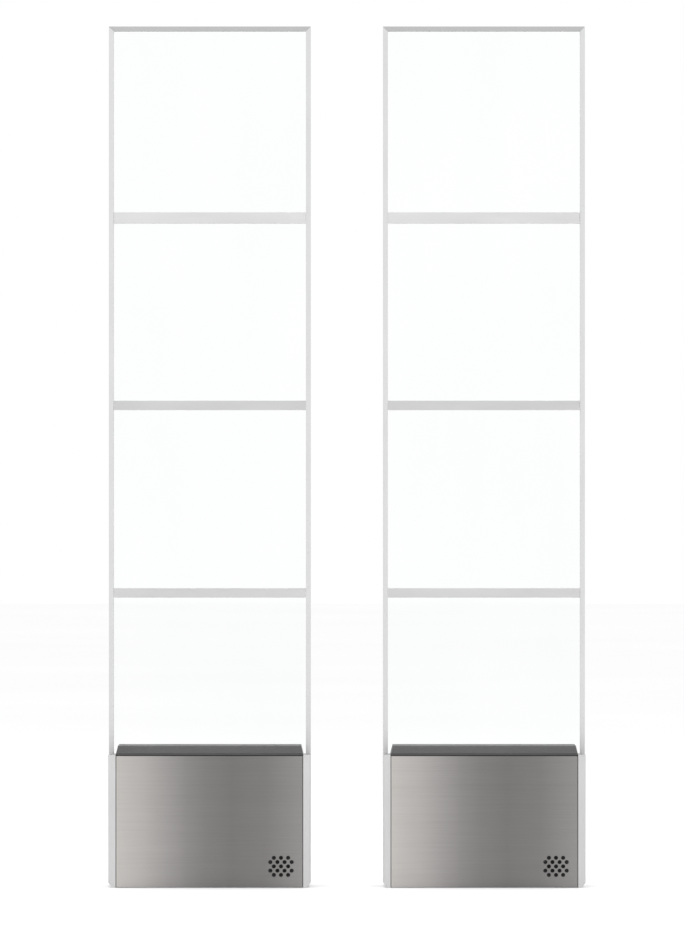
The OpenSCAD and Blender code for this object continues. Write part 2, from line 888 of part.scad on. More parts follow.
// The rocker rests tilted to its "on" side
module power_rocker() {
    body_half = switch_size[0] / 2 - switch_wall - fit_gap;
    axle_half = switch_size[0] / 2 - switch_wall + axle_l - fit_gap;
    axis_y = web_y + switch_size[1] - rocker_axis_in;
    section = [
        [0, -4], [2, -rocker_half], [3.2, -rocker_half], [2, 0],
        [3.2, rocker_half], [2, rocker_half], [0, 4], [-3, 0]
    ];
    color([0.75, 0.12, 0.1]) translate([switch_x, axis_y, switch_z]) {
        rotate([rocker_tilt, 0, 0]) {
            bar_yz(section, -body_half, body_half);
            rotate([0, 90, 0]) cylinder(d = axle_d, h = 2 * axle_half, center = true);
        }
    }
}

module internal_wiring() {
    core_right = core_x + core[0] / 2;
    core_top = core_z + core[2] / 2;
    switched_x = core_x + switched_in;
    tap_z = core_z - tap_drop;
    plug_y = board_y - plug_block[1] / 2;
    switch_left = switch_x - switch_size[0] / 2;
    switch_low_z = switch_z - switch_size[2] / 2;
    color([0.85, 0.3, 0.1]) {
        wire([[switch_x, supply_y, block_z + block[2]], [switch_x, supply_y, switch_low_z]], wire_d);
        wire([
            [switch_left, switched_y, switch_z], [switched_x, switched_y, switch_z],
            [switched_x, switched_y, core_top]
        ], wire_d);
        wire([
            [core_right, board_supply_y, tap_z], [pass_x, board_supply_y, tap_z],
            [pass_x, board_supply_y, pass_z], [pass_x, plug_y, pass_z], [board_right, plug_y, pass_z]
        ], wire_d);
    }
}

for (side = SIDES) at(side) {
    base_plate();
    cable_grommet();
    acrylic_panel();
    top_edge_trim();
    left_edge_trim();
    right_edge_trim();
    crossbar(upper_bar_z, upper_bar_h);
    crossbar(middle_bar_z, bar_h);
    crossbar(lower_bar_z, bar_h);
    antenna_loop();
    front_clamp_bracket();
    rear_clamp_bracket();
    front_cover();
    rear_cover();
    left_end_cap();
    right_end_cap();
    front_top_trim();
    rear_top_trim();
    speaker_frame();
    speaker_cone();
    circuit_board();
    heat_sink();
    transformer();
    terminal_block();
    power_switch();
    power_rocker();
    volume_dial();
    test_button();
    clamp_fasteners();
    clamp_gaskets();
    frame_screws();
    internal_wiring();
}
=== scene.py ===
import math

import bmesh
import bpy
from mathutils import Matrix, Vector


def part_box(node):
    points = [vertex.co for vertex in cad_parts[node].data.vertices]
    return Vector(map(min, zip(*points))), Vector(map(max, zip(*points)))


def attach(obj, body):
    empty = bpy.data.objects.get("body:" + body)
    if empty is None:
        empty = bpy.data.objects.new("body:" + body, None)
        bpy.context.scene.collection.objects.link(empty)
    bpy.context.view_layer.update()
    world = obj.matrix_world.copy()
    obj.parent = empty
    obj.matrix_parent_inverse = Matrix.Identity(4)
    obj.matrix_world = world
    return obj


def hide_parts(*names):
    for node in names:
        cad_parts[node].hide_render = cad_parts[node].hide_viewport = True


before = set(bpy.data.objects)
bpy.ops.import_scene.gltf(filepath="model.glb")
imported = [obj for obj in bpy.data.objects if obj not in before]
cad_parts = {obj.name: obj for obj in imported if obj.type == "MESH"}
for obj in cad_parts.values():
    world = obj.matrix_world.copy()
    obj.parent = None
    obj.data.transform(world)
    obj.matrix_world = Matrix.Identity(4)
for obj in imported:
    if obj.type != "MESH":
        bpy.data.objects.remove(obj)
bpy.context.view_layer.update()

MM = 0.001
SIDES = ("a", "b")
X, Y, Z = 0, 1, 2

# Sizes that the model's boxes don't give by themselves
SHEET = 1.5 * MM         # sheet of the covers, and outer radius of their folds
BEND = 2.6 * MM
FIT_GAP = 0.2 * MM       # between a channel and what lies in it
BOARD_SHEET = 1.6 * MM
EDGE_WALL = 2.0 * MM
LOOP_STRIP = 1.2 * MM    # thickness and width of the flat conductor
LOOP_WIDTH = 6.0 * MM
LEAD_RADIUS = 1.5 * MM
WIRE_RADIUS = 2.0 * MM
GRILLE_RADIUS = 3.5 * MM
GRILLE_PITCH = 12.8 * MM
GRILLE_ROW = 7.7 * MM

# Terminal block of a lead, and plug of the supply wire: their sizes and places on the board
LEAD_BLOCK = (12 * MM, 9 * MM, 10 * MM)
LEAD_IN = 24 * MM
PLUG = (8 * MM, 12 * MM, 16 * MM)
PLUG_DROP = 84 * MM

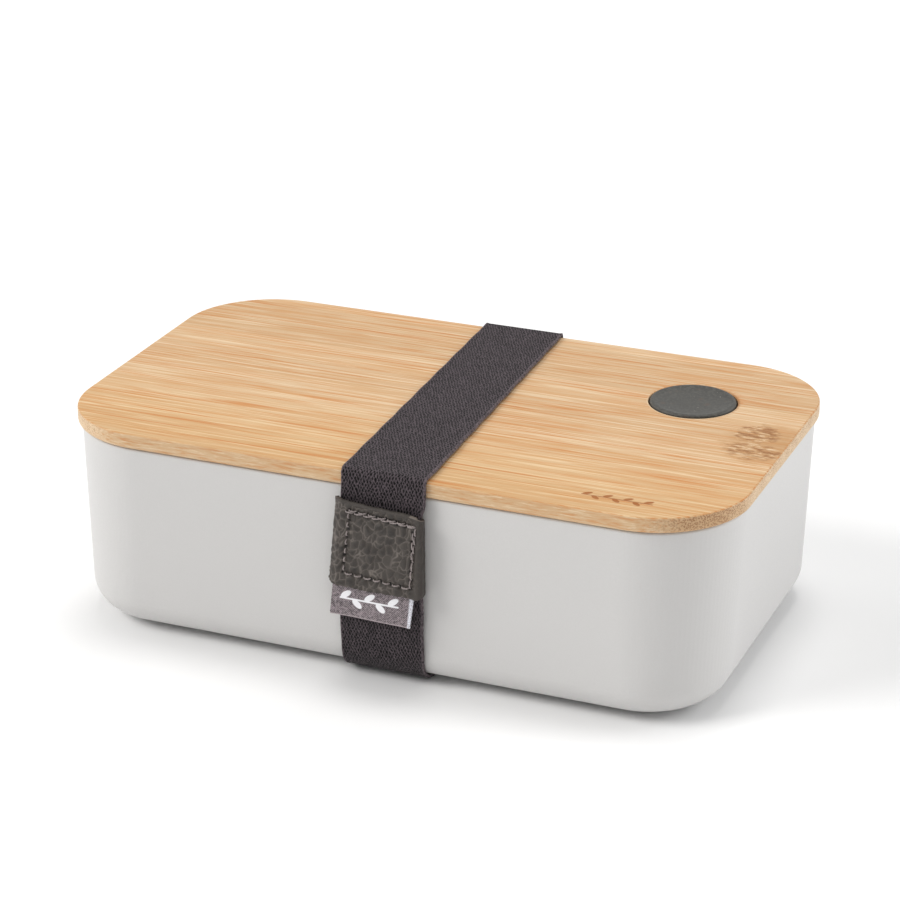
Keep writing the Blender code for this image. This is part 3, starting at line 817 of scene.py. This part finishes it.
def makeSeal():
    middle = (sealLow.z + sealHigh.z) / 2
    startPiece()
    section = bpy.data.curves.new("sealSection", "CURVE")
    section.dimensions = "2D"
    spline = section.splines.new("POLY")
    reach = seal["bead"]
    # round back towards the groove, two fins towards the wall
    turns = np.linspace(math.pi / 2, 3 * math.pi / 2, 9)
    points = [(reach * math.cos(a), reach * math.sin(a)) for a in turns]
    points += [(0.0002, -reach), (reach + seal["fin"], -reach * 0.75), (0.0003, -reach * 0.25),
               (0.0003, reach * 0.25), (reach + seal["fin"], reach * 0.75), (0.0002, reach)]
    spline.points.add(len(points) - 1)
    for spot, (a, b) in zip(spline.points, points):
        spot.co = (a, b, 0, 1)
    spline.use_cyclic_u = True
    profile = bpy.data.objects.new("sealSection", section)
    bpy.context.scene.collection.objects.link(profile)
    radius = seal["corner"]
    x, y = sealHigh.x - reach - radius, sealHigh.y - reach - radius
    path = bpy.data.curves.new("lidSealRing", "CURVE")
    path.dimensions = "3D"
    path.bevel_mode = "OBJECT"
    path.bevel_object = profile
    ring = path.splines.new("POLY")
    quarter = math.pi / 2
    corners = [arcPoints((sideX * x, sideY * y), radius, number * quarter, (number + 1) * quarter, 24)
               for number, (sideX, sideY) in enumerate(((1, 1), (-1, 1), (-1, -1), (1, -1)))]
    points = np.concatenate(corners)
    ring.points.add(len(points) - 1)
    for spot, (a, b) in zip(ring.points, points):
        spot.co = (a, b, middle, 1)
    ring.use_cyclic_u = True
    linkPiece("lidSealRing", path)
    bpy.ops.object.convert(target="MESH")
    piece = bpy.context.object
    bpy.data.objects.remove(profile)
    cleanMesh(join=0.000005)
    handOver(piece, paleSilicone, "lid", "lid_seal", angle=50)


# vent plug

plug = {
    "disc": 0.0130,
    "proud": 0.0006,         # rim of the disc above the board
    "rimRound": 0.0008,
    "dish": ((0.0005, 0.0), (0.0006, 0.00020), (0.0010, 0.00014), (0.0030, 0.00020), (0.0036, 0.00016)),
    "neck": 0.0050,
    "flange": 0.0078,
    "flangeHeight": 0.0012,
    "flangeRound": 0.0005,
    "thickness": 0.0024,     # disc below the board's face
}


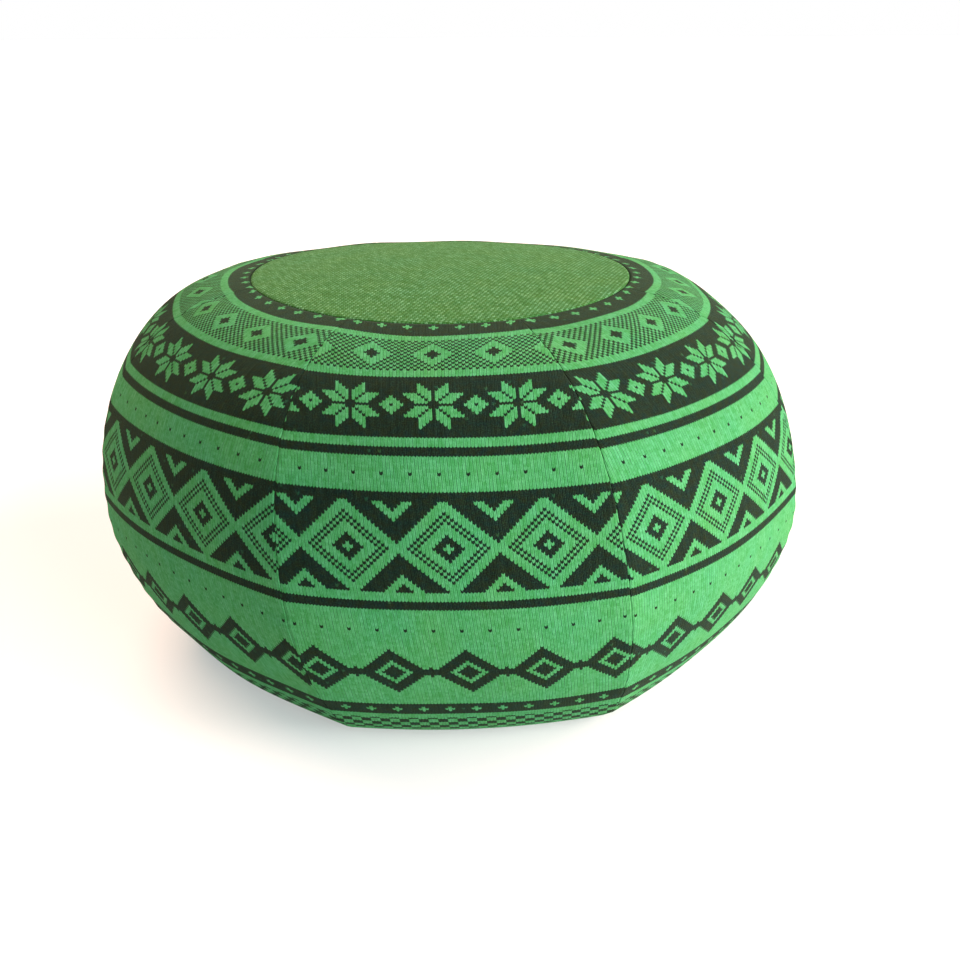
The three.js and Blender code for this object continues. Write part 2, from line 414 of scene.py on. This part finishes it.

=======

### PROBLEM:
Output only the lines from the one containing "for (side = SIDES)" through the one containing "before = set(bpy.data.objects)", inclusive, exactly as written.

### ANSWER TO THE PROBLEM:
for (side = SIDES) at(side) {
    base_plate();
    cable_grommet();
    acrylic_panel();
    top_edge_trim();
    left_edge_trim();
    right_edge_trim();
    crossbar(upper_bar_z, upper_bar_h);
    crossbar(middle_bar_z, bar_h);
    crossbar(lower_bar_z, bar_h);
    antenna_loop();
    front_clamp_bracket();
    rear_clamp_bracket();
    front_cover();
    rear_cover();
    left_end_cap();
    right_end_cap();
    front_top_trim();
    rear_top_trim();
    speaker_frame();
    speaker_cone();
    circuit_board();
    heat_sink();
    transformer();
    terminal_block();
    power_switch();
    power_rocker();
    volume_dial();
    test_button();
    clamp_fasteners();
    clamp_gaskets();
    frame_screws();
    internal_wiring();
}
=== scene.py ===
import math

import bmesh
import bpy
from mathutils import Matrix, Vector


def part_box(node):
    points = [vertex.co for vertex in cad_parts[node].data.vertices]
    return Vector(map(min, zip(*points))), Vector(map(max, zip(*points)))


def attach(obj, body):
    empty = bpy.data.objects.get("body:" + body)
    if empty is None:
        empty = bpy.data.objects.new("body:" + body, None)
        bpy.context.scene.collection.objects.link(empty)
    bpy.context.view_layer.update()
    world = obj.matrix_world.copy()
    obj.parent = empty
    obj.matrix_parent_inverse = Matrix.Identity(4)
    obj.matrix_world = world
    return obj


def hide_parts(*names):
    for node in names:
        cad_parts[node].hide_render = cad_parts[node].hide_viewport = True


before = set(bpy.data.objects)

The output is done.